In general, the most important thing for the buyer to do is to drill down and to see what is the core of the business that they’re buying. Is it a certain relationship with their customers, is it that they have a product or service to offer that’s unique and in-demand? Is it that there are some key individuals in the company that are integral to the success of the business? If so, what do you do to protect them and guide them, to make sure that the buyer is getting what they think they are getting, and that what they’re buying is not coming with all kinds of contingent liabilities, with potential lawsuits out there and the like.

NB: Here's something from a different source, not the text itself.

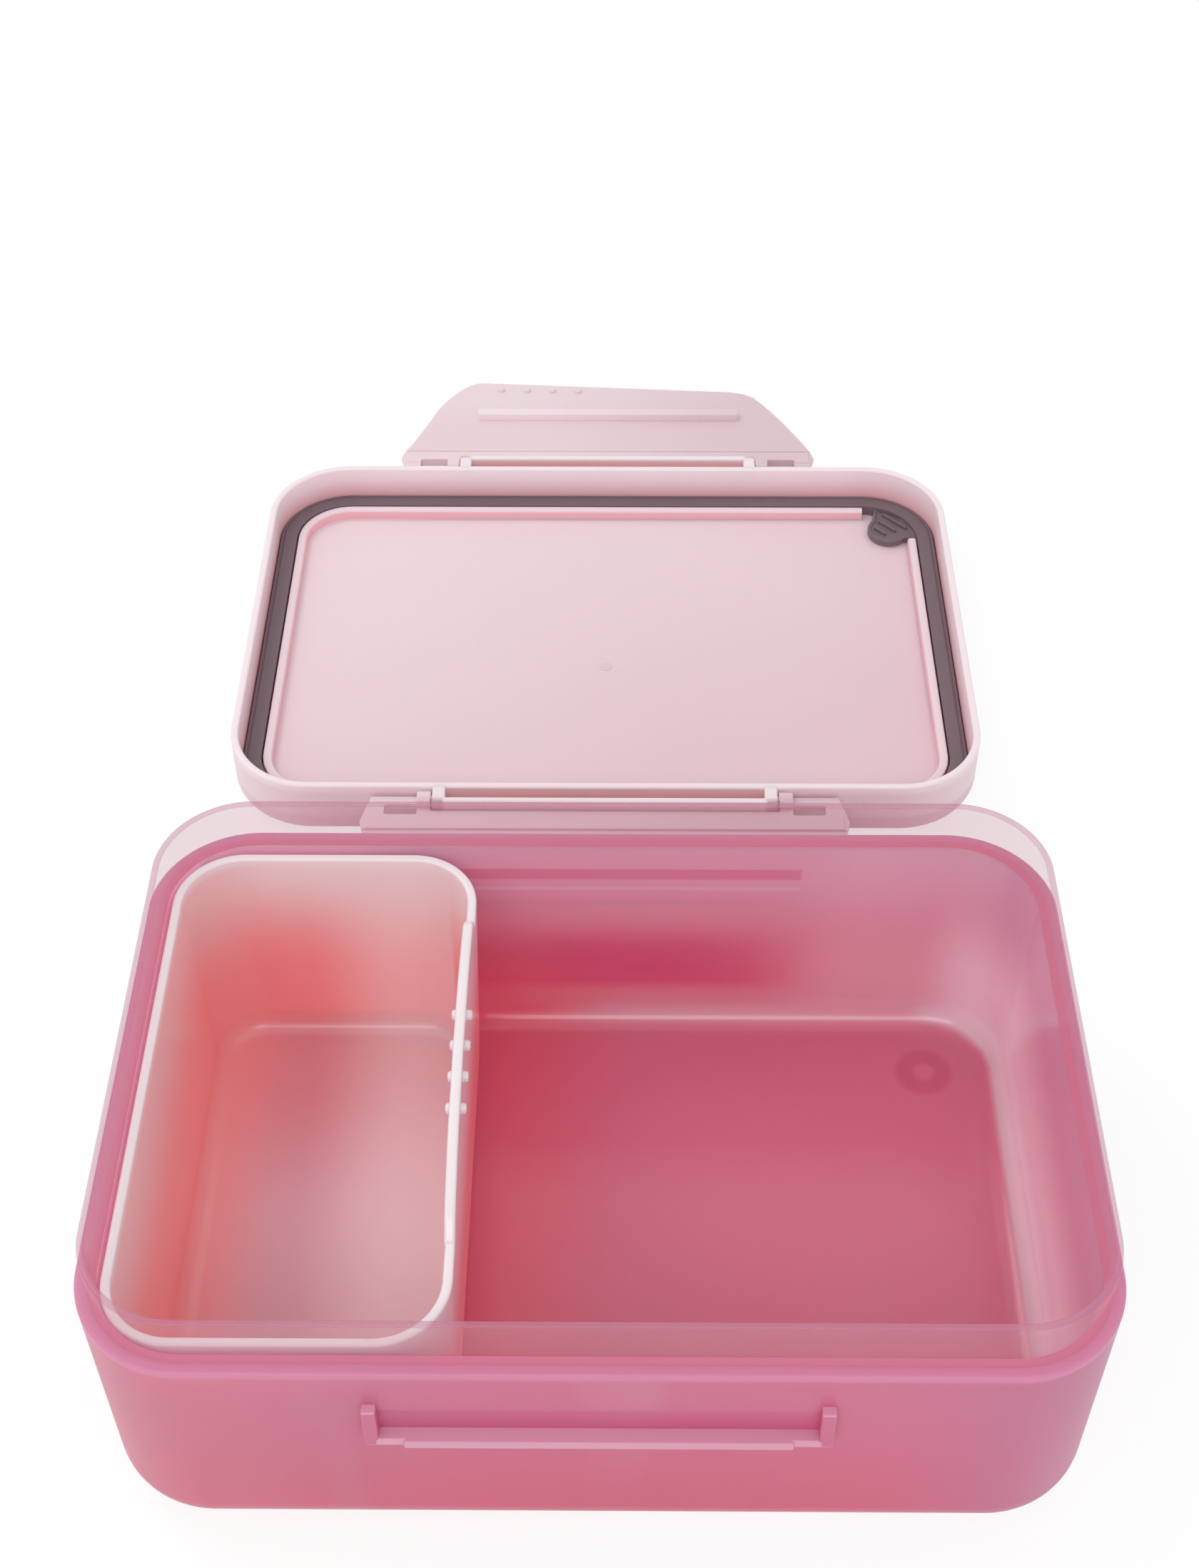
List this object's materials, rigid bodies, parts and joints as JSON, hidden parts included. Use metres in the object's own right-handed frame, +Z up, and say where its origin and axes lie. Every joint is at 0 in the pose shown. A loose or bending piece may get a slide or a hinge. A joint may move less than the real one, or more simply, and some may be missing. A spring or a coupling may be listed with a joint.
{
  "type": "lunch box",
  "caption": "Rounded lunch box with a clear collar, a lift-out side container, and a lid with a removable seal and swing-over latch clips, shown taken off.",
  "frame": {"origin": "centre of the box's underside, on the surface it stands on", "axes": "+Z up, +X along the box's long side towards the open compartment, +Y from the box towards the lid that lies behind it"},
  "size_m": [0.1898, 0.3718, 0.07],
  "materials": {
    "box_body": "tinted translucent plastic, satin walls and a clear glossy collar",
    "side_container": "milky translucent plastic, satin",
    "lid": "opaque pale plastic, fine satin",
    "lid_seal": "soft silicone, dull sheen",
    "front_clip": "opaque pale plastic, fine satin",
    "rear_clip": "opaque pale plastic, fine satin"
  },
  "bodies": {
    "box": {"box_body": "box_body"},
    "container": {"side_container": "side_container"},
    "lid": {"lid": "lid"},
    "seal": {"lid_seal": "lid_seal"},
    "front_clip": {"front_clip": "front_clip"},
    "rear_clip": {"rear_clip": "rear_clip"}
  },
  "joints": [
    {"name": "container_lift", "type": "slide", "parent": "box", "child": "container", "axis": [0, 0, 1], "range_m": [0, 0.115]},
    {"name": "lid_turn", "type": "hinge", "parent": "box", "child": "lid", "pos_m": [0, 0.09331, 0.0388], "axis": [1, 0, 0], "range_deg": [0, 180]},
    {"name": "seal_pull", "type": "slide", "parent": "lid", "child": "seal", "axis": [0, 0, 1], "range_m": [0, 0.1]},
    {"name": "front_clip_hinge", "type": "hinge", "parent": "lid", "child": "front_clip", "pos_m": [0, 0.25481, 0.0145], "axis": [1, 0, 0], "range_deg": [0, 95]},
    {"name": "rear_clip_hinge", "type": "hinge", "parent": "lid", "child": "rear_clip", "pos_m": [0, 0.11841, 0.0145], "axis": [-1, 0, 0], "range_deg": [0, 95]}
  ]
}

It’s just a matter of understanding the business, asking the clients the questions to know the information that you request from Seller as part of the due diligence process, that then work their way into the representations and warranties in the purchase and sale. You would hope that a buyer looking to buy a business would have some background and experience in the industry. It’s unusual for a buyer to go in cold with no prior experience, and buy a business, and run it successfully. In many cases, people learn from experience, and you hope it’s a good experience as opposed to a bad experience.


I think when most people think of a lawyer, they think “ok, look at this contract, does it have any problems? Look at this purchase agreement. Ok, we’re done.” You’re talking here about a set of issues that goes beyond that narrow definition of lawyering.

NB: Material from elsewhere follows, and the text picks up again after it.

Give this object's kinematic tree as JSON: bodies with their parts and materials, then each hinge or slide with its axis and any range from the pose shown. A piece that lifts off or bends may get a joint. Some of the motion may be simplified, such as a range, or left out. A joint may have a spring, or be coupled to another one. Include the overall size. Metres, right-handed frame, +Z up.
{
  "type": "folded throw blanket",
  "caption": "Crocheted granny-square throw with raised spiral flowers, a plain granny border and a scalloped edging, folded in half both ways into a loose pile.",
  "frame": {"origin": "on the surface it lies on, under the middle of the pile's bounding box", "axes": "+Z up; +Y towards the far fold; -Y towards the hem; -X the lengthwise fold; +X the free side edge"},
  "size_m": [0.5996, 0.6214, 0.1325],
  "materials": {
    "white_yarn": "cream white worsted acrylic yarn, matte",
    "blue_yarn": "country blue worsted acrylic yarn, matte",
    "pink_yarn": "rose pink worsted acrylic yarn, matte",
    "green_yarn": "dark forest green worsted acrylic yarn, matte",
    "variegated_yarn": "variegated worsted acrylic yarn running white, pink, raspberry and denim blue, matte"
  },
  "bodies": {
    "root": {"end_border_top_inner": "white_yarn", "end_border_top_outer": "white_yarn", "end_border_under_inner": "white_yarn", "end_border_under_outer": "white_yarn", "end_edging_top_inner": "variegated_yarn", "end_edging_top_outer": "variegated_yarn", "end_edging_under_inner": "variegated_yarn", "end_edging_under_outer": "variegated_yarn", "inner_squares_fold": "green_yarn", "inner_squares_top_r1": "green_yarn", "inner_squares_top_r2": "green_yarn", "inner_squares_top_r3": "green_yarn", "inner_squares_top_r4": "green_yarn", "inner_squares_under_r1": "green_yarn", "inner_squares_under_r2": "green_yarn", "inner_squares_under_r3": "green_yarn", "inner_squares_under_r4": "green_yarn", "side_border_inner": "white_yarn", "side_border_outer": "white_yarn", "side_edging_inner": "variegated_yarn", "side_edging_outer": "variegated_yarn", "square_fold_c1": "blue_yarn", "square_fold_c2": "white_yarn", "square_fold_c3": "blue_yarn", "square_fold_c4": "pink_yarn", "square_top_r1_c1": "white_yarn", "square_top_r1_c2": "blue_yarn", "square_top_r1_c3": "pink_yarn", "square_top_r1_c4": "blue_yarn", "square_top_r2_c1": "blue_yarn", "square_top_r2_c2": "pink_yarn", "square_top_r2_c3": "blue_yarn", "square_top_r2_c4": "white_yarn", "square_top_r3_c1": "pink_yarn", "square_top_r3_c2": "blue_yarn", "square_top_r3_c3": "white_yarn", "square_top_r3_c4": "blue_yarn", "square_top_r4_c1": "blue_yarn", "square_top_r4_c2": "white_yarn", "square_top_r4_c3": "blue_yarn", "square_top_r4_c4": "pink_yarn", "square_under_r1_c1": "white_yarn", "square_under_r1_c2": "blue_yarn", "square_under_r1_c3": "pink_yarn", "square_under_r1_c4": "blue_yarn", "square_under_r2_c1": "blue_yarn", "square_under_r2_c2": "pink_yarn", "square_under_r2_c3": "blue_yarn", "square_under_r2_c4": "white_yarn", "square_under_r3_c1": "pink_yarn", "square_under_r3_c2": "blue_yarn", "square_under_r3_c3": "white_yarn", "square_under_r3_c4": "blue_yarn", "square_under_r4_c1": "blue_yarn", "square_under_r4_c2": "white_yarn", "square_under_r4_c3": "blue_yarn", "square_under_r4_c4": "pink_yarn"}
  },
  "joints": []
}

Absolutely. I think it’s what distinguishes an experienced lawyer, or a lawyer who really has the best interest of the client at heart, from someone who’s looking at it as a one-time transaction. I tell clients all the time that a contract is only as good as the people that are behind it. You could go and search the internet for a form contract, fill in the blanks, and you’re ready to go, but you’ll find that there are a whole host of issues that are not even considered in that contract.

I’ll give you an example. In the state of CT, a seller of business assets is required to make sure that their employees’ taxes and all taxes due to the state of CT, such as sales taxes, employee withholdings, corporate income tax, are paid. There’s a statute that says if a buyer buys the assets and if there are unpaid taxes, there is the equivalent of a lien on the assets that are sold, and that the buyer could be obligated to repay if there are state taxes owed. That can be a nasty, unplanned shock for the buyer. There’s a way to get around that, where you can get what’s called a “tax clearance letter” from the state. I’ve seen many lawyers who are representing the buyer, who doesn’t put in the contract that the sale is contingent on getting the tax clearance letter. They just don’t know that it’s a potential issue.

I had a car dealership I represented in a sale and now think about the amount of taxes a car dealership owes, especially if there are sales to buyers out of state and the like or other potential issues for where sales tax is due. Here, it was an out-of-state buyer for the dealership, with an out-of-state lawyer, and they didn’t know about the importance of a tax clearance letter from the state. I was representing the seller, and it wasn’t my obligation to warn them, so they went ahead with the purchase. Luckily, my client was very fastidious in staying on top of things, but it’s a big potential risk that’s out there. That’s just one instance. There are many more.

It’s all a matter of the experience that you have in handling these transactions, and being able to guide people.

  • If you’re a buyer, in many cases you’re going to want a non-compete from the seller, since the last thing you want to do is go and buy the seller’s assets, and a year later they turn around and open up a new shop down the street, and the customers go down the street to him because there’s a longstanding relationship.

  • If you’re a seller, you want to make sure that there are nondisclosure agreements. That would mean that the buyer can’t use or disclose the information provided as part of the due diligence if they don’t purchase. If you are a buyer you also want nondisclosure agreements so the seller and the employees couldn’t take the confidential information of the business and either provide it to competitors or use it to their advantage and your disadvantage as the buyer of the business.

  • You’d want to make sure that there are indemnities, that if issues arose after the closing, that the seller was going to pay you or protect you from those claims, and in many cases, you ask for an escrow so that you know there’s a pool of money specifically being held in case claims arise. Likewise, whenever I represent a seller, one of the first things I talk about is a cap or limit on the indemnity, because why would I want to sell you my business for $3m and run the risk of getting a lawsuit for $5m. I prefer to discuss that issue right upfront. The same holds true for the amount of the escrow. If you’re a seller, and you’re having an escrow, you’d certainly like it so that the cap on your liability was equal to the escrow so that you could sell and go to sleep at night knowing that, absent fraud, the money you received on the sale is yours to keep.

So, it’s very dependent on whether you’re representing the buyer or the seller. But, if you don’t do this on a regular and consistent basis, you don’t always know the ins and the outs, and you don’t really deal with the issues enough to know how to be creative and come up with ways of enabling a sale to go through that’s in the best interests of your client, whether it be the buyer or the seller.